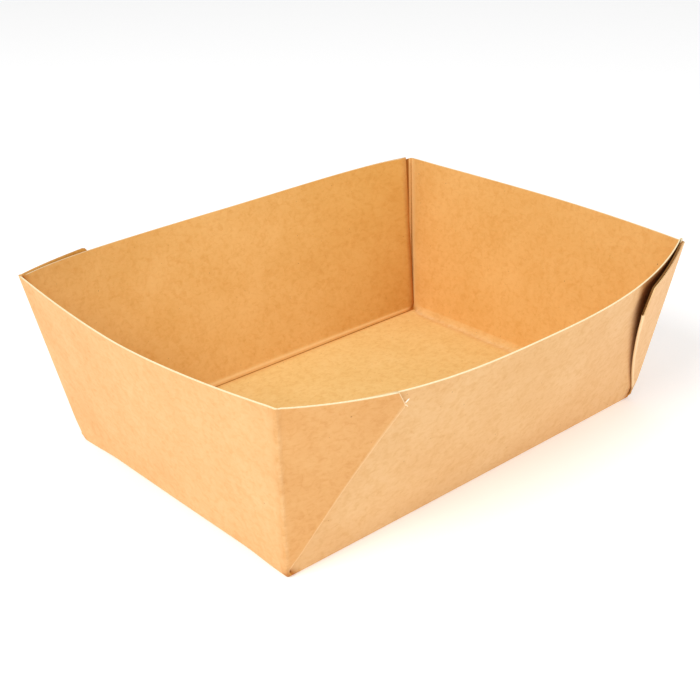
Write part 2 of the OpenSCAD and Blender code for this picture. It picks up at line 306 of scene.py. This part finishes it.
def quarter_row(row, web):
    """A quarter of a row, from the middle of a long wall to the middle of a short wall."""
    corner = foot_corner(row, web) if row <= foot_rows else web_corner(row, web)
    long_end, short_end = corner[0][0], corner[-1][1]
    long_side, short_side = [], []
    for i in range(long_steps):
        share = i / long_steps
        lean = long_lean(share)
        if row <= top_ramp_row:
            out, up = foot_point(long_foot_radius, lean, row_share(row))
        else:
            slant = row_slant(row)
            slant += web[4] * share ** long_lift_bow * rim_part(slant)
            out, up = math.sin(lean) * slant, math.cos(lean) * slant
        long_side.append((long_end * share, floor_width / 2 + out, mid_height + up))
    for i in range(1, short_steps + 1):
        share = 1 - i / short_steps
        lean = short_lean(share)
        on_right = web in (webs[(1, -1)], webs[(1, 1)])
        middle_radius, spread = (right_foot_radius, 0.1) if on_right else (short_foot_radius, 0.4)
        radius = corner_foot_radius
        radius += (middle_radius - corner_foot_radius) * ease((1 - share) / spread)
        if row <= top_ramp_row:
            out, up = foot_point(radius, lean, row_share(row))
        else:
            slant = row_slant(row) * short_slant / long_slant
            slant += web[5] * share ** short_lift_bow * rim_part(row_slant(row))
            out, up = math.sin(lean) * slant, math.cos(lean) * slant
        short_side.append((floor_length / 2 + out, short_end * share, mid_height + up))
    quarter = long_side + corner + short_side
    share = 0.0 if row <= foot_rows else row_slant(row) / long_slant
    if web in (webs[(1, 1)], webs[(-1, 1)]):
        quarter = [(x, y - back_foot_in * (1 - share) * min(1.0, y / 45), z) for x, y, z in quarter]
    shift = web[11] + (web[12] - web[11]) * share
    shift = web[10] + (shift - web[10]) * ease(row_slant(row) / 3)
    corner_x = floor_length / 2 + flare_length / 2 * share
    corner_y = floor_width / 2 + flare_width / 2 * share
    moved = []
    for x, y, z in quarter:
        near = math.exp(-((x - corner_x) ** 2 + (y - corner_y) ** 2) / shift_reach ** 2)
        moved.append((x + shift * near, y - shift * near, z))
    return moved


def column_kinds(web):
    """For each point of a quarter row: 0 on the long wall, 1 on the web, 2 on the short wall."""
    return [0] * long_steps + [1] * len(web_shares(web)) + [2] * short_steps


def column_layers(web):
    """For each point of a quarter row: 1 on a web's inner layer, 2 on its outer layer, 0 elsewhere."""
    inner = [0] * (1 + fold_steps // 2) + [1] * (outer_start - fold_steps // 2)
    outer = [2] * (len(web_shares(web)) - len(inner))
    return [0] * long_steps + inner + outer + [0] * short_steps


def whole_row(maker):
    """A row once round the tray, put together from its four quarters."""
    row = []
    for (side_x, side_y) in ((-1, -1), (1, -1), (1, 1), (-1, 1)):
        quarter = maker(webs[(side_x, side_y)], side_x, side_y)
        if side_x * side_y > 0:
            quarter = quarter[::-1]
        row += quarter[:-1]
    return row


def mirrored(row):
    return lambda web, sx, sy: [(x * sx, y * sy, z) for x, y, z in quarter_row(row, web)]


wall_sheet = np.array([whole_row(mirrored(row)) for row in range(last_row + 1)])
kinds = np.array(whole_row(lambda web, sx, sy: column_kinds(web)))
layers = np.array(whole_row(lambda web, sx, sy: column_layers(web)))
shares = np.array(whole_row(
    lambda web, sx, sy: [0.0] * long_steps + web_shares(web) + [0.0] * short_steps
))
around = wall_sheet.shape[1]

# Columns in the middle of each fold of a corner
half_fold = fold_steps // 2
web_count = len(web_shares(webs[(-1, -1)]))
first_fold = long_steps + half_fold
second_fold = long_steps + 1 + fold_steps + layer_count + half_fold
third_fold = long_steps + web_count - 1 - corner_steps // 2


def fold_columns(place):
    """The columns of the whole row that run along one fold of each corner."""
    flags = [0.0] * (long_steps + web_count + short_steps)
    flags[place] = 1.0
    return np.nonzero(np.array(whole_row(lambda web, sx, sy: flags)))[0]


def distance_from(columns):
    """Distance of each point along its row from the nearest of the given columns."""
    nearest = np.full((rows, around), 1e9)
    for column in columns:
        gap = np.abs(col_run - col_run[:, column: column + 1])
        nearest = np.minimum(nearest, np.minimum(gap, total - gap))
    nearest[: floor_count + 1] = 1e9
    return nearest


# The floor is rings that shrink from the first row to the middle
ring = wall_sheet[0]
floor_sheet = np.array([ring * [share, share, 1] for share in floor_rings[1:]])
sheet = np.concatenate([floor_sheet, wall_sheet])
rows = len(sheet)
floor_count = len(floor_sheet)

up = np.empty_like(sheet)
up[1:-1] = sheet[2:] - sheet[:-2]
up[-1] = sheet[-1] - sheet[-2]
up[0] = sheet[1] - sheet[0]
side = np.roll(sheet, -1, 1) - np.roll(sheet, 1, 1)
inward = np.cross(up, side)
inward /= np.linalg.norm(inward, axis=-1, keepdims=True)
inward[: floor_count + 1] = (0, 0, 1)
# Lengths along the rows and the columns, for the fibres and for the nearness of a fold
row_run = np.zeros((rows, around))
row_run[1:] = np.cumsum(np.linalg.norm(np.diff(sheet, axis=0), axis=-1), axis=0)
row_run -= row_run[floor_count]
col_step = np.linalg.norm(np.roll(sheet, -1, 1) - sheet, axis=-1)
col_run = np.concatenate([np.zeros((rows, 1)), np.cumsum(col_step, axis=1)[:, :-1]], axis=1)
total = col_step.sum(1, keepdims=True)
from_end_fold = distance_from(fold_columns(first_fold))
from_web_fold = distance_from(fold_columns(second_fold))
from_corner = distance_from(fold_columns(third_fold))
foot_middle = corner_arc / 2
near_foot = np.abs(row_run - foot_middle)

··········

■ What needs to be done ■
Repeat the material word for word, in full.

■ Answer for this exercise ■
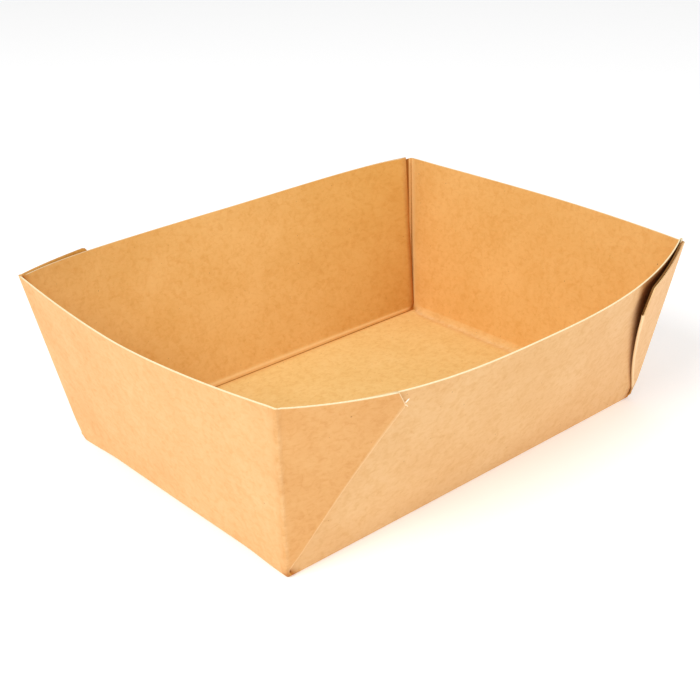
Write part 2 of the OpenSCAD and Blender code for this picture. It picks up at line 306 of scene.py. This part finishes it.
def quarter_row(row, web):
    """A quarter of a row, from the middle of a long wall to the middle of a short wall."""
    corner = foot_corner(row, web) if row <= foot_rows else web_corner(row, web)
    long_end, short_end = corner[0][0], corner[-1][1]
    long_side, short_side = [], []
    for i in range(long_steps):
        share = i / long_steps
        lean = long_lean(share)
        if row <= top_ramp_row:
            out, up = foot_point(long_foot_radius, lean, row_share(row))
        else:
            slant = row_slant(row)
            slant += web[4] * share ** long_lift_bow * rim_part(slant)
            out, up = math.sin(lean) * slant, math.cos(lean) * slant
        long_side.append((long_end * share, floor_width / 2 + out, mid_height + up))
    for i in range(1, short_steps + 1):
        share = 1 - i / short_steps
        lean = short_lean(share)
        on_right = web in (webs[(1, -1)], webs[(1, 1)])
        middle_radius, spread = (right_foot_radius, 0.1) if on_right else (short_foot_radius, 0.4)
        radius = corner_foot_radius
        radius += (middle_radius - corner_foot_radius) * ease((1 - share) / spread)
        if row <= top_ramp_row:
            out, up = foot_point(radius, lean, row_share(row))
        else:
            slant = row_slant(row) * short_slant / long_slant
            slant += web[5] * share ** short_lift_bow * rim_part(row_slant(row))
            out, up = math.sin(lean) * slant, math.cos(lean) * slant
        short_side.append((floor_length / 2 + out, short_end * share, mid_height + up))
    quarter = long_side + corner + short_side
    share = 0.0 if row <= foot_rows else row_slant(row) / long_slant
    if web in (webs[(1, 1)], webs[(-1, 1)]):
        quarter = [(x, y - back_foot_in * (1 - share) * min(1.0, y / 45), z) for x, y, z in quarter]
    shift = web[11] + (web[12] - web[11]) * share
    shift = web[10] + (shift - web[10]) * ease(row_slant(row) / 3)
    corner_x = floor_length / 2 + flare_length / 2 * share
    corner_y = floor_width / 2 + flare_width / 2 * share
    moved = []
    for x, y, z in quarter:
        near = math.exp(-((x - corner_x) ** 2 + (y - corner_y) ** 2) / shift_reach ** 2)
        moved.append((x + shift * near, y - shift * near, z))
    return moved


def column_kinds(web):
    """For each point of a quarter row: 0 on the long wall, 1 on the web, 2 on the short wall."""
    return [0] * long_steps + [1] * len(web_shares(web)) + [2] * short_steps


def column_layers(web):
    """For each point of a quarter row: 1 on a web's inner layer, 2 on its outer layer, 0 elsewhere."""
    inner = [0] * (1 + fold_steps // 2) + [1] * (outer_start - fold_steps // 2)
    outer = [2] * (len(web_shares(web)) - len(inner))
    return [0] * long_steps + inner + outer + [0] * short_steps


def whole_row(maker):
    """A row once round the tray, put together from its four quarters."""
    row = []
    for (side_x, side_y) in ((-1, -1), (1, -1), (1, 1), (-1, 1)):
        quarter = maker(webs[(side_x, side_y)], side_x, side_y)
        if side_x * side_y > 0:
            quarter = quarter[::-1]
        row += quarter[:-1]
    return row


def mirrored(row):
    return lambda web, sx, sy: [(x * sx, y * sy, z) for x, y, z in quarter_row(row, web)]


wall_sheet = np.array([whole_row(mirrored(row)) for row in range(last_row + 1)])
kinds = np.array(whole_row(lambda web, sx, sy: column_kinds(web)))
layers = np.array(whole_row(lambda web, sx, sy: column_layers(web)))
shares = np.array(whole_row(
    lambda web, sx, sy: [0.0] * long_steps + web_shares(web) + [0.0] * short_steps
))
around = wall_sheet.shape[1]

# Columns in the middle of each fold of a corner
half_fold = fold_steps // 2
web_count = len(web_shares(webs[(-1, -1)]))
first_fold = long_steps + half_fold
second_fold = long_steps + 1 + fold_steps + layer_count + half_fold
third_fold = long_steps + web_count - 1 - corner_steps // 2


def fold_columns(place):
    """The columns of the whole row that run along one fold of each corner."""
    flags = [0.0] * (long_steps + web_count + short_steps)
    flags[place] = 1.0
    return np.nonzero(np.array(whole_row(lambda web, sx, sy: flags)))[0]


def distance_from(columns):
    """Distance of each point along its row from the nearest of the given columns."""
    nearest = np.full((rows, around), 1e9)
    for column in columns:
        gap = np.abs(col_run - col_run[:, column: column + 1])
        nearest = np.minimum(nearest, np.minimum(gap, total - gap))
    nearest[: floor_count + 1] = 1e9
    return nearest


# The floor is rings that shrink from the first row to the middle
ring = wall_sheet[0]
floor_sheet = np.array([ring * [share, share, 1] for share in floor_rings[1:]])
sheet = np.concatenate([floor_sheet, wall_sheet])
rows = len(sheet)
floor_count = len(floor_sheet)

up = np.empty_like(sheet)
up[1:-1] = sheet[2:] - sheet[:-2]
up[-1] = sheet[-1] - sheet[-2]
up[0] = sheet[1] - sheet[0]
side = np.roll(sheet, -1, 1) - np.roll(sheet, 1, 1)
inward = np.cross(up, side)
inward /= np.linalg.norm(inward, axis=-1, keepdims=True)
inward[: floor_count + 1] = (0, 0, 1)
# Lengths along the rows and the columns, for the fibres and for the nearness of a fold
row_run = np.zeros((rows, around))
row_run[1:] = np.cumsum(np.linalg.norm(np.diff(sheet, axis=0), axis=-1), axis=0)
row_run -= row_run[floor_count]
col_step = np.linalg.norm(np.roll(sheet, -1, 1) - sheet, axis=-1)
col_run = np.concatenate([np.zeros((rows, 1)), np.cumsum(col_step, axis=1)[:, :-1]], axis=1)
total = col_step.sum(1, keepdims=True)
from_end_fold = distance_from(fold_columns(first_fold))
from_web_fold = distance_from(fold_columns(second_fold))
from_corner = distance_from(fold_columns(third_fold))
foot_middle = corner_arc / 2
near_foot = np.abs(row_run - foot_middle)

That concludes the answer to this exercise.